Von alldem ahnte ich nichts, als mir Andreas, einer der Fluglehrer, am Abend sagte:"Wenn du willst, schenke ich dir morgen einen Freiflug. Wenn du mitwillst, sei um neun vor der Hütte." Natürlich war ich da. Mir schwante Unbill, als Andreas sagte:"Geh' du nach vorn, steuern kann ich auch von hinten." - Nundenn. Feige war ich nie. Die erahnte Unbill erhielt deutlich Gestalt, als ich ihn sagen hörte - wir waren schon in der Luft - 'Ich möchte dich schreien hören - schaun' wir 'mal.' Und er zog die Kiste in die oben erwähnte lang gezogene Abfahrtkurve. Ich, vorn, hatte lang genug zu tun mit meinem armen Innenohr, von meinem Magen ganz zu schweigen, und war innig dankbar für meine Intuition, die mich zum Frühstück nur einen schwarzen Tee hatte trinken lassen. Er zog die Kurve bis zur Grenze des Erlaubten und Vernünftigen. Von mir kam kein einziger Ton, kein Laut.

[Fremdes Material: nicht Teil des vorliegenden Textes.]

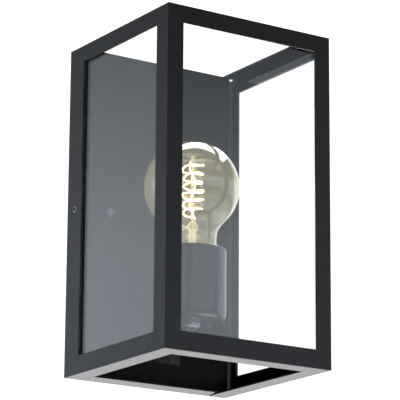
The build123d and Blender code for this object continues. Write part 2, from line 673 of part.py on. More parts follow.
# ---- cage --------------------------------------------------------------------
LEG_TOP_REAR = TRAY_FRONT - 1.0
SCREW_Y = -STILE / 2
NUTSERT_RADIUS = 4.0
WELL_RADIUS = 3.4

with BuildPart() as cage:
    block((-SIDE, SIDE), (FRONT, 0), (BOTTOM, TOP))
    front_edges = cage.edges().group_by(Axis.Y)[0]
    long_edges = cage.edges().filter_by(Axis.Y)
    fillet(front_edges + long_edges, EDGE_ROUND)
    block((-SIDE + SHEET, SIDE - SHEET), (FRONT + SHEET, 1),
          (BOTTOM + SHEET, TOP - SHEET), mode=Mode.SUBTRACT)
    block((-SIDE + BAR_FRONT, SIDE - BAR_FRONT), (FRONT + BAR_FRONT, 1),
          (0, TOP + 1), mode=Mode.SUBTRACT)
    block((-SIDE + BAR_SIDE, SIDE - BAR_SIDE), (FRONT + BAR_SIDE, 1),
          (BOTTOM - 1, 0), mode=Mode.SUBTRACT)
    block((-SIDE + SHEET, SIDE - SHEET), (LEG_TOP_REAR, 1),
          (0, TOP + 1), mode=Mode.SUBTRACT)
    block((-SIDE + BAR_FRONT, SIDE - BAR_FRONT), (FRONT - 1, FRONT + BAR_SIDE),
          (RAIL_HIGH, RAIL_LOW), mode=Mode.SUBTRACT)
    block((-SIDE - 1, SIDE + 1), (FRONT + BAR_SIDE, -STILE),
          (RAIL_HIGH, RAIL_LOW), mode=Mode.SUBTRACT)
    for side in (-SIDE, SIDE):
        with Locations(Location((side, SCREW_Y, 0), (0, 90, 0))):
            Cylinder(WELL_RADIUS, 4 * SHEET, mode=Mode.SUBTRACT)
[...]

Nach der Landung schlug er mir auf die Schulter, daß es mich zehn Zentimeter in die Wiese schlug:"Teufel auch! Das ist eine Frau nach meinem Herzen! Die heftigste, die ich bisher flog, und du machst das mit, als wäre gar nichts. Hochachtung!"

Was er nie erfuhr: Mir war nie in meinem Leben mehr nach Schreien, Kreischen, Schlagen, vielleicht sogar nach um-mein-Leben-bitten gewesen. Nur: Kämpfend mit einem unbotmäßigen Magen und meinem Bedürfnis nach Würde, hatte ich für all das schlicht keinen Atem, keine Luft.

Er hält mich bis heute für ein Teufelsweib.